Mots-clés: Exotisme; Maalouf; la littérature; l’attitude anti-colonialiste; le regard vers l’autrui; le voyage et la découverte des mondes lointains.

Introduction

Trois mots –vagabonder, voir et sentir- constituent l’essence de l’exotisme comme le précise Victor Segalen en disant: « je suis né pour vagabonder, voir et sentir tout ce qu’il y a à voir et sentir au monde » (Segalen, 1978 : 14).
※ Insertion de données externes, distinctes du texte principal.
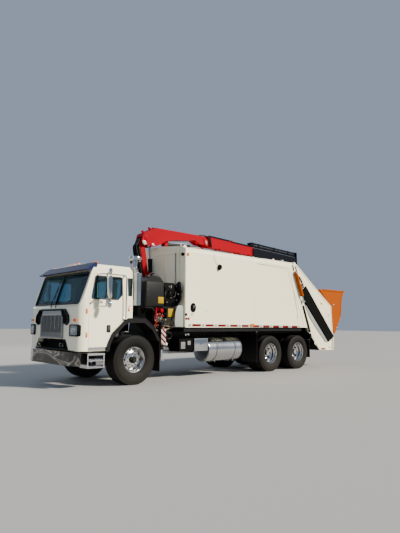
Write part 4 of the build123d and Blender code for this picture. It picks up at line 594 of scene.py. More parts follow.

L’exotisme qui représente une nécessité personnelle selon Segalen, est constitué des composants suivants : voir, observer, goûter, sentir, être surpris, mais en même temps être tolérant aux diversités et savourer tout ce qui est nouveau sans le «toiser ». Ainsi, peut-on dire que l’exotisme est la volonté de s’ouvrir aux autres pays physiquement et mentalement pour ne se satisfaire que la curiosité ? Les éléments exotiques dans Léon l’Africain, Le Premier Siècle après Béatrice, et Les Échelles du Levant, trois romans de Amin Maaouf, publiés successivement en 1986, 1992 et 1996, nous permettront d’y répondre tout en prenant en considération l’Essai sur l’Exotisme (1978), œuvre posthume de Victor Segalen qui demeure l’ouvrage de référence le plus original dans ce domaine.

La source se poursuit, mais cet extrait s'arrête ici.